Intel Unveils Project Athena Open Labs to Expands Ecosystem of Always-connected Laptops
Intel today revealed plans for Project Athena Open Labs in Taipei, Shanghai and Folsom, California, to support performance and low-power optimization of vendor components for laptops built to Project Athena design specifications and target experiences in 2020.
Located in key ecosystem hubs and operated by teams of Intel engineers with system-on-chip (SOC) and platform power optimization expertise, the three Open Labs sites will begin operating in June 2019 to enable and optimize components.
The project was announced by Josh Newman, Intel vice president and general manager of PC Innovation Segments in the Client Computing Group, at the Project Athena Symposium and Workshop on May 8, 2019, in Taiwan.
“Across the industry, we each play an important role in delivering the advanced laptops of today and the future. Project Athena Open Labs are a critical step in enabling more extensive, day-to-day collaboration with the components ecosystem to continuously raise the bar for innovation across the platform," Newman said.
Announced at CES 2019, Intel’s innovation program, code-named “Project Athena,” was developed to help bring to market a new class of advanced laptops. Co-engineered with Intel's partners, the first Project Athena devices will be available in the second half of this year.
Intel engineers and social scientists have developed a set of predefined key requirements designed to enable new experiences and capitalize on next-generation technologies, such as 5G and artificial intelligence, across the full PC platform.
Every component within a laptop affects the user experience, from power consumption to responsiveness and beyond. Enabling component vendor assessment, tuning and compliance at the Open Labs will help drive consistency. Early alignment and enablement at the component level sets a foundation for OEM design readiness and implementation to help ensure systems meet Project Athena experience targets.
Project Athena Open Labs will be the first step in readying the next wave of Project Athena designs for 2020 and beyond. Independent hardware vendors (IHVs) will have the opportunity to submit parts for compliance assessment via Project Athena Open Labs, and Intel’s OEM partners can also nominate preferred component vendors for participation.
Each lab is supported by experienced engineers to test, tune and provide recommendations to improve power and performance capabilities across a broad range of laptop components and categories, such as audio, display, embedded controllers, haptics, SSDs and wireless. The state-of-the-art facilities are located in regional hubs, so ODMs and IHVs can come into the labs year-round for component assessment and solution pathfinding aligned to the Project Athena vision. Following assessment, a list of optimized components will be made available to OEMs for consideration throughout product development cycles.
Asked about the future of foldable displays and whether they could eventually find their way to laptops, Newman said that Intel is
trying to understand the capability and the limitation of the foldable technology.

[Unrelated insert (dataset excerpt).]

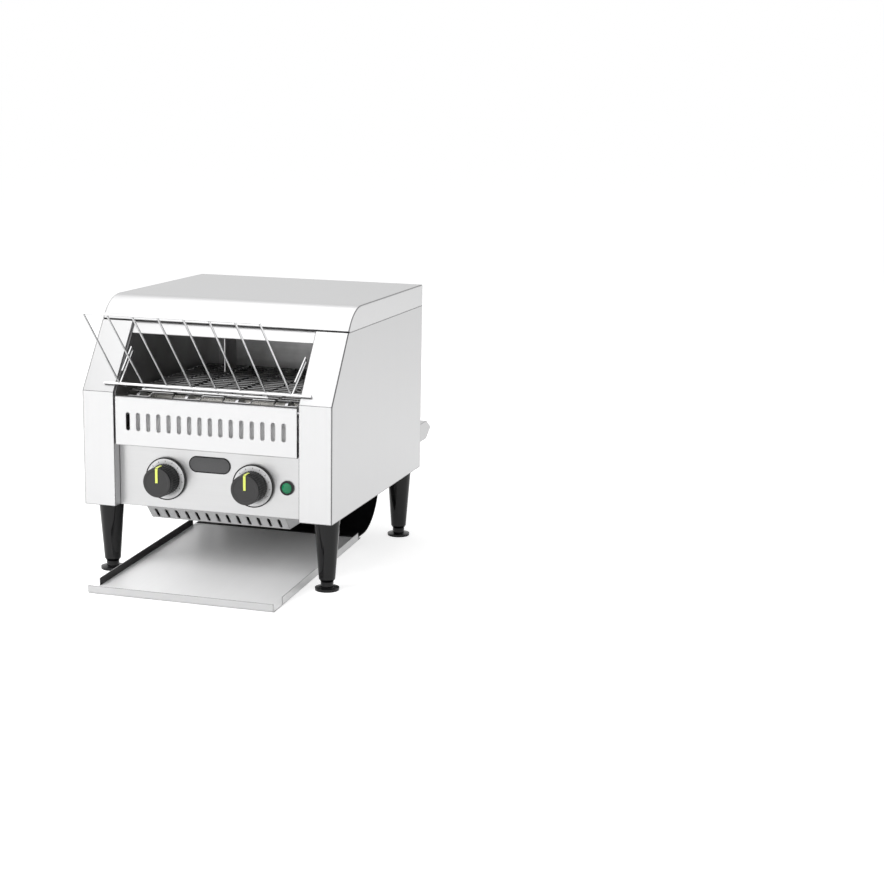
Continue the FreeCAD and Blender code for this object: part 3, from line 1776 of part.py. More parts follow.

Intel sees "potential" for foldable screen technologies to transform laptop user experiences, Newman said, but research that includes discovering which elements are relevant to end users remains at an early stage.
Intel is also is researching the technology with leading global display makers such as LG Display, BOE Technology Group, Sharp and Samsung Display, a panel-making unit of Samsung Electronics, the executive said.
Newman said the difficulty surrounding the technology means it will take "at least some two years" for the foldable laptops to reach consumers. But if the research signals a positive user experience, Intel and its ecosystem partners will accelerate the development of such products, he said.
The world's two largest smartphone makers, Samsung and Huawei, unveiled their foldable phones earlier this year. But Samsung's delayd launch of the Galaxy Fold smartphone was a hit for the display industry. Despite Samsung's efforts to promote the durability of its flexible screens,
the technology might require more time to be ready for the market.
Intel's endeavor to explore transforming how laptops look also comes as the PC and server chip king suffers an industry downturn, cutting its forecast for the full year and current quarter on April 25.
The U.S. company has battled manufacturing strains since the second half of 2018 that led to a shortage of central processing units in the market, while many personal computer makers needed to turn to Intel's smaller rival, Advanced Micro Devices, for chip supplies.
The PC industry dominated consumer electronics in the 1990s and 2000s, but worldwide shipments have declined for seven straight years since 2012 amid the rise of smartphones and tablets.
Though this contraction has slowed during the past three years, dropping a mild 0.4% to 258.49 million units in 2018, PC makers and suppliers are seeking new catalysts such as foldable screens to revive the industry.
PC-related business still produced more than 50% of Intel's revenue in the first quarter of 2019.